▶ [Source material]:
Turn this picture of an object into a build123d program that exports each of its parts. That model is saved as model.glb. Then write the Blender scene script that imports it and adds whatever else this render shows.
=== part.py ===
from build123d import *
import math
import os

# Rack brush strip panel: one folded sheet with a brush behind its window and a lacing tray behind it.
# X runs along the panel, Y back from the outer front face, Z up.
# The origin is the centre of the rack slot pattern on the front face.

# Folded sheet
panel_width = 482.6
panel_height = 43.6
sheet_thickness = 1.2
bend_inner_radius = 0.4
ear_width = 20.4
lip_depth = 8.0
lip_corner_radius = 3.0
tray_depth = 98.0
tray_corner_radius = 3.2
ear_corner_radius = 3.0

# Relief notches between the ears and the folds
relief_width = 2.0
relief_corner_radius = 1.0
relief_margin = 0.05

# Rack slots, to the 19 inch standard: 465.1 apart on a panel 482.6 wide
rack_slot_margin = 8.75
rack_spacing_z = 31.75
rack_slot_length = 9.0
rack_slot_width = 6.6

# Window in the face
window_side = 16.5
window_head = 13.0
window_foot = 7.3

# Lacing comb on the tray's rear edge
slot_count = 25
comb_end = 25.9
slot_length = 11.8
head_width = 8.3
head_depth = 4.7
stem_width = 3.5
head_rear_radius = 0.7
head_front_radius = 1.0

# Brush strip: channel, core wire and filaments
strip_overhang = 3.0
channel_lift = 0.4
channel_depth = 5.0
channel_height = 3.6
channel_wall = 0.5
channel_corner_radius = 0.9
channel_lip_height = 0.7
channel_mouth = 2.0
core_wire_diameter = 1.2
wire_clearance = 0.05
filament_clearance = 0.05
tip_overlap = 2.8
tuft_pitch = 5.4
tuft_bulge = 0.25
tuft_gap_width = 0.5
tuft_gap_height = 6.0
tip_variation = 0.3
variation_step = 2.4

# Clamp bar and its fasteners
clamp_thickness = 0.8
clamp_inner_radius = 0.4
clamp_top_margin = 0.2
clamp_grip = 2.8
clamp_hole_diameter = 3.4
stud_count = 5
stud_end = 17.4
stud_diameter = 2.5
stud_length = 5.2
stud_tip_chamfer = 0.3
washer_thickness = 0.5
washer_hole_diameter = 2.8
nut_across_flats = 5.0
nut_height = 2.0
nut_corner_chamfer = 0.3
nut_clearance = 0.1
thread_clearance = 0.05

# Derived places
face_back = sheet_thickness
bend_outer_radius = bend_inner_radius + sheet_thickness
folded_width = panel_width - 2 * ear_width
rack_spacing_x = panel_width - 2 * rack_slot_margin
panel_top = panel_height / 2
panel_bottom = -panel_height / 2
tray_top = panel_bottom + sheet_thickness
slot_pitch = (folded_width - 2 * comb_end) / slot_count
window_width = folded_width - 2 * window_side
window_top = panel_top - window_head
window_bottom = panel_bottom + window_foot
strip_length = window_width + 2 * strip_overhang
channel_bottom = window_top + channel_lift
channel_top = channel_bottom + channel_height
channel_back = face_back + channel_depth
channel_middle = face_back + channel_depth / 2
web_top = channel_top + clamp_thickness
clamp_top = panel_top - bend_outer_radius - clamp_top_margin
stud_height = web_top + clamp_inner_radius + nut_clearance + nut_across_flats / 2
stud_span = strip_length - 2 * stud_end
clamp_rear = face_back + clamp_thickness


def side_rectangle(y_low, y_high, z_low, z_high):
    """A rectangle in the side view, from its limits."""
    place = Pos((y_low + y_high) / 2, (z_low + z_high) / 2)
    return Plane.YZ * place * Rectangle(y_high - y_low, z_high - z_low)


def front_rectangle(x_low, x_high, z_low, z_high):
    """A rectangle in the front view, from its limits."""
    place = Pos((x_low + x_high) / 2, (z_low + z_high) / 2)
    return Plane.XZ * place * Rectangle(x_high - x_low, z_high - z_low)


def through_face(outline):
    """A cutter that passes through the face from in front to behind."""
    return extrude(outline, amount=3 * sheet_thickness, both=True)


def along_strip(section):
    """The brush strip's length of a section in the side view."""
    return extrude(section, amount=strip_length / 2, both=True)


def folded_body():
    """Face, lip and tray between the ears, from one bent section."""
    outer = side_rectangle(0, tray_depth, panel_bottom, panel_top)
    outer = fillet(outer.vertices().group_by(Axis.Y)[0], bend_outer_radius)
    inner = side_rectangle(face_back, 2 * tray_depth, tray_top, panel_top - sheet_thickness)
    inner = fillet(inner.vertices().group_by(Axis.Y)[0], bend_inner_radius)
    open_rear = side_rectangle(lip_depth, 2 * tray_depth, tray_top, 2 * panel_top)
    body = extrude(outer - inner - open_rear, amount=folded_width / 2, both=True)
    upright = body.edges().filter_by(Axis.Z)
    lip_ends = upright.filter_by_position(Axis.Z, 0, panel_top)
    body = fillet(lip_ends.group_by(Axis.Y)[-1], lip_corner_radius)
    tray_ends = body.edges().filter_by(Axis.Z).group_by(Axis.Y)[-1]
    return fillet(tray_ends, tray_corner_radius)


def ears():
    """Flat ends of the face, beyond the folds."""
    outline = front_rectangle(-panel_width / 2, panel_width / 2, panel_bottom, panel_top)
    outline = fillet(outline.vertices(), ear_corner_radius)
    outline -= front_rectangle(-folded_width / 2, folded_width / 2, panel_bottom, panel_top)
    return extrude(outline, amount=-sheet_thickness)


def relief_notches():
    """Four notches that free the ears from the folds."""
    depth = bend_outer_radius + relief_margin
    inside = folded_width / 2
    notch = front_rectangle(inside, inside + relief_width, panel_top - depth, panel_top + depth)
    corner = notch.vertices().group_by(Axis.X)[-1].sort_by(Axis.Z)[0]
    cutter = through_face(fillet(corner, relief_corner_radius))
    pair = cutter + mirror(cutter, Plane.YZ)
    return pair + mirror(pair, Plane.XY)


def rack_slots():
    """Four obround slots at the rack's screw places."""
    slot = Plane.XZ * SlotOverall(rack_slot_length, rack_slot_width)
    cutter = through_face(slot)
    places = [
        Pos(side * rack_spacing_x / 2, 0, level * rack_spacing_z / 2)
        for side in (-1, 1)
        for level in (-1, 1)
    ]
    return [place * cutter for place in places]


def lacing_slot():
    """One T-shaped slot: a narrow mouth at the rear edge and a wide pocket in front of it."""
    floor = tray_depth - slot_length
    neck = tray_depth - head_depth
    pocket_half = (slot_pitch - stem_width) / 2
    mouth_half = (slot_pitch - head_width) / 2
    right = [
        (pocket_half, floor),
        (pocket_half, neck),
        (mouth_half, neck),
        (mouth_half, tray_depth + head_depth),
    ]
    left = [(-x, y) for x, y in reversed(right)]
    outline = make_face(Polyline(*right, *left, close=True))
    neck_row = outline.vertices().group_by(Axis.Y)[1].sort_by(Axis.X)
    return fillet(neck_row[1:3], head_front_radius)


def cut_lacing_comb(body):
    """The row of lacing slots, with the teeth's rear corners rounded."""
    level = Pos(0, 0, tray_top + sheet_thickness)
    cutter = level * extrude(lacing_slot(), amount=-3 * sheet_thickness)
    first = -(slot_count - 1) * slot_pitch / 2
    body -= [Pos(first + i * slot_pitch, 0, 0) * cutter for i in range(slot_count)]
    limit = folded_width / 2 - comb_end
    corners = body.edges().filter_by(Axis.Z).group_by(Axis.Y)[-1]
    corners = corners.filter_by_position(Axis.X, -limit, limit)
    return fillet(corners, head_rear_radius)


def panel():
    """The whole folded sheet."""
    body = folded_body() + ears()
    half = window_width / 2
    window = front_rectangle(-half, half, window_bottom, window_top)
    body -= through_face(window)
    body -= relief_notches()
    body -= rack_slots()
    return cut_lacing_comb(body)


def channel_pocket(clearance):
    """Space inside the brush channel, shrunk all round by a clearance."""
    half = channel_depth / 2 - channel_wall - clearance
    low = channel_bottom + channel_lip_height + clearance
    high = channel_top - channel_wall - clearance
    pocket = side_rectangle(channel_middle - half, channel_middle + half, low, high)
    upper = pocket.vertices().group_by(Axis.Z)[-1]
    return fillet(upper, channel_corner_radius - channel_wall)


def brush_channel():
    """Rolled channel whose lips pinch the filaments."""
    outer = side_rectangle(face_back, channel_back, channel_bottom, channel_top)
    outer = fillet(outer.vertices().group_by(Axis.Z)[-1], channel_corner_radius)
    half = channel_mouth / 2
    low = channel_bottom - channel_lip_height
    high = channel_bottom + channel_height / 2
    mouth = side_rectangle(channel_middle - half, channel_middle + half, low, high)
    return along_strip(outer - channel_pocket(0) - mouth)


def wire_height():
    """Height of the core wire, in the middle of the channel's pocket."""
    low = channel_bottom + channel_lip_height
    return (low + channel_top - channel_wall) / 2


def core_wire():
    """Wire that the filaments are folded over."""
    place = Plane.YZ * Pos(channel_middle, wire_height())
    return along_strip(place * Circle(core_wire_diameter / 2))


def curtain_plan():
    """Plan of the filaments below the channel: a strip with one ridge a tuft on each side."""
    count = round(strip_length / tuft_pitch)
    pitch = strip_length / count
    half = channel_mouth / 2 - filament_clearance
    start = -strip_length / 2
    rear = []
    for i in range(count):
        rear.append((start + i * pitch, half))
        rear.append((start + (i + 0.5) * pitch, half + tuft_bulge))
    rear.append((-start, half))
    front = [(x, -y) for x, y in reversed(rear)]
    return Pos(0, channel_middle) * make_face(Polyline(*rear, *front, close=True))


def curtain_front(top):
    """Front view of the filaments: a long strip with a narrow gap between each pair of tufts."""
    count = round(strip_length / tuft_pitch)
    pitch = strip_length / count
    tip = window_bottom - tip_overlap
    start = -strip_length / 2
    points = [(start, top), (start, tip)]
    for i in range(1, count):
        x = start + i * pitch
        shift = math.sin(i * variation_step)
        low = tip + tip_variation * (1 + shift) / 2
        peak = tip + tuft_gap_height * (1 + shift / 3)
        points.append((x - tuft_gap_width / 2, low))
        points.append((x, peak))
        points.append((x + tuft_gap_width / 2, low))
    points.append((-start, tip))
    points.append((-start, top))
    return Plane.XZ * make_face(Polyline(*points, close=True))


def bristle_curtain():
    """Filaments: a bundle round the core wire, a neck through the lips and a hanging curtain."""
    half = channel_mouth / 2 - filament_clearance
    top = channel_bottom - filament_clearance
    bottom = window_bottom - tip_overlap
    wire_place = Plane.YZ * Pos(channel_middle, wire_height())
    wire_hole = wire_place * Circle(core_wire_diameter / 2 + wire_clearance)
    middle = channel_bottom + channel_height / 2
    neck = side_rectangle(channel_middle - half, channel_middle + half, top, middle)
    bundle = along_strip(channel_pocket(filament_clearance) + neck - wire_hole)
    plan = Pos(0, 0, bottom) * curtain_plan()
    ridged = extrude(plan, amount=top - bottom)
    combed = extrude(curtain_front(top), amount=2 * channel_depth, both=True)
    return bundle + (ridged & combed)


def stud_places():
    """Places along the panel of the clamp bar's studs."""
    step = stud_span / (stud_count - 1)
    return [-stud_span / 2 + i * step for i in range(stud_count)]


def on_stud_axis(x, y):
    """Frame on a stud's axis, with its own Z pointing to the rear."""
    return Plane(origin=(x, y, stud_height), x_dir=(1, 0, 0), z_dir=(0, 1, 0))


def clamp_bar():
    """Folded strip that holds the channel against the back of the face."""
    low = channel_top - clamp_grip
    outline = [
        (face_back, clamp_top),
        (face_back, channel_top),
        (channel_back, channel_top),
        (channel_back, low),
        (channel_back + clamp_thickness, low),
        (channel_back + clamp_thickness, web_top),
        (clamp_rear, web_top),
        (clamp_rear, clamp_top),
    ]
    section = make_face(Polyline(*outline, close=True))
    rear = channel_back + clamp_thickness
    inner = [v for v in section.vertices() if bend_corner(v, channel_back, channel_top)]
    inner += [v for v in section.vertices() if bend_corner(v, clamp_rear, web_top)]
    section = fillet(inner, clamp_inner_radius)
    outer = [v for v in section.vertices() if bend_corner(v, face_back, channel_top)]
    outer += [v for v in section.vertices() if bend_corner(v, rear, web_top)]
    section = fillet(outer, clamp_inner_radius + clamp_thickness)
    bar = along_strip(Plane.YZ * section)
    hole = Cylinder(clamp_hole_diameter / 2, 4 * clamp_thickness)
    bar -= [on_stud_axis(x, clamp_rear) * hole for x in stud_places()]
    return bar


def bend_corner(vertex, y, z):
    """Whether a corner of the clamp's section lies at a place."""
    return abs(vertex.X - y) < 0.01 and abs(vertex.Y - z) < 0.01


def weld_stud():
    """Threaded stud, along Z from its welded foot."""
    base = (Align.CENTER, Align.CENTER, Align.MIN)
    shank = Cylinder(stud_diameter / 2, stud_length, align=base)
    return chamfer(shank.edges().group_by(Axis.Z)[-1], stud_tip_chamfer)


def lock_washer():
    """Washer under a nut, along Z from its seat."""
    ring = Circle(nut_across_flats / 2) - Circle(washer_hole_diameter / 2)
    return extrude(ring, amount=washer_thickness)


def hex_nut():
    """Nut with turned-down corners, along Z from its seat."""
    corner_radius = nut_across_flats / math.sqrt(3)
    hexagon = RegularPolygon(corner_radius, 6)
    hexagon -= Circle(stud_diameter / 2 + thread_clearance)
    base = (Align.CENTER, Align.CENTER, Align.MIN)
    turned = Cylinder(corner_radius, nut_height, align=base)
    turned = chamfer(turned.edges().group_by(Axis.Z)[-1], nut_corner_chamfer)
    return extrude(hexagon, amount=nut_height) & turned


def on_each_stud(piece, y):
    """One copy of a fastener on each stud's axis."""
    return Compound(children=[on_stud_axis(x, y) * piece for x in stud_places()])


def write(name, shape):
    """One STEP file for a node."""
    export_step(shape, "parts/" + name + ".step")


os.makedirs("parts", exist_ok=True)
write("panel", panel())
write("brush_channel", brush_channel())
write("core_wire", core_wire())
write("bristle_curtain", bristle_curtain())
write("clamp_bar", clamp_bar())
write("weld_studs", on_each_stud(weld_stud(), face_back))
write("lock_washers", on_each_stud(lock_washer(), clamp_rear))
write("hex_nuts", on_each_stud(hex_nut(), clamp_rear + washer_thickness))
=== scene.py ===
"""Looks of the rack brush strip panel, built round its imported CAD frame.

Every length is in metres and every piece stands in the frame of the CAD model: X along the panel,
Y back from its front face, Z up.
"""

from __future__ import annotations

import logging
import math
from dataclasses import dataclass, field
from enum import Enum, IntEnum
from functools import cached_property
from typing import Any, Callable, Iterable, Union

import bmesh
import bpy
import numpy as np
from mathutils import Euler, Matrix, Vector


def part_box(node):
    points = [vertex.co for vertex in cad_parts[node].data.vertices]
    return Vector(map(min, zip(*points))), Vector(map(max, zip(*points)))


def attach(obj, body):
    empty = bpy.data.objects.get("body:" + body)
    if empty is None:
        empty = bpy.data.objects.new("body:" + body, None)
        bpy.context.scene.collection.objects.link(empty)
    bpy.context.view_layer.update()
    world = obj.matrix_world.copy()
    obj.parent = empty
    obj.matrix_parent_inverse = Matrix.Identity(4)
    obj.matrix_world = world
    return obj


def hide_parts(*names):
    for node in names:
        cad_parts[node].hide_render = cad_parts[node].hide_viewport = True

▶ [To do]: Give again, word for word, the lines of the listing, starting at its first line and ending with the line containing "variation_step = 2.4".

▶ [Written answer]:
Turn this picture of an object into a build123d program that exports each of its parts. That model is saved as model.glb. Then write the Blender scene script that imports it and adds whatever else this render shows.
=== part.py ===
from build123d import *
import math
import os

# Rack brush strip panel: one folded sheet with a brush behind its window and a lacing tray behind it.
# X runs along the panel, Y back from the outer front face, Z up.
# The origin is the centre of the rack slot pattern on the front face.

# Folded sheet
panel_width = 482.6
panel_height = 43.6
sheet_thickness = 1.2
bend_inner_radius = 0.4
ear_width = 20.4
lip_depth = 8.0
lip_corner_radius = 3.0
tray_depth = 98.0
tray_corner_radius = 3.2
ear_corner_radius = 3.0

# Relief notches between the ears and the folds
relief_width = 2.0
relief_corner_radius = 1.0
relief_margin = 0.05

# Rack slots, to the 19 inch standard: 465.1 apart on a panel 482.6 wide
rack_slot_margin = 8.75
rack_spacing_z = 31.75
rack_slot_length = 9.0
rack_slot_width = 6.6

# Window in the face
window_side = 16.5
window_head = 13.0
window_foot = 7.3

# Lacing comb on the tray's rear edge
slot_count = 25
comb_end = 25.9
slot_length = 11.8
head_width = 8.3
head_depth = 4.7
stem_width = 3.5
head_rear_radius = 0.7
head_front_radius = 1.0

# Brush strip: channel, core wire and filaments
strip_overhang = 3.0
channel_lift = 0.4
channel_depth = 5.0
channel_height = 3.6
channel_wall = 0.5
channel_corner_radius = 0.9
channel_lip_height = 0.7
channel_mouth = 2.0
core_wire_diameter = 1.2
wire_clearance = 0.05
filament_clearance = 0.05
tip_overlap = 2.8
tuft_pitch = 5.4
tuft_bulge = 0.25
tuft_gap_width = 0.5
tuft_gap_height = 6.0
tip_variation = 0.3
variation_step = 2.4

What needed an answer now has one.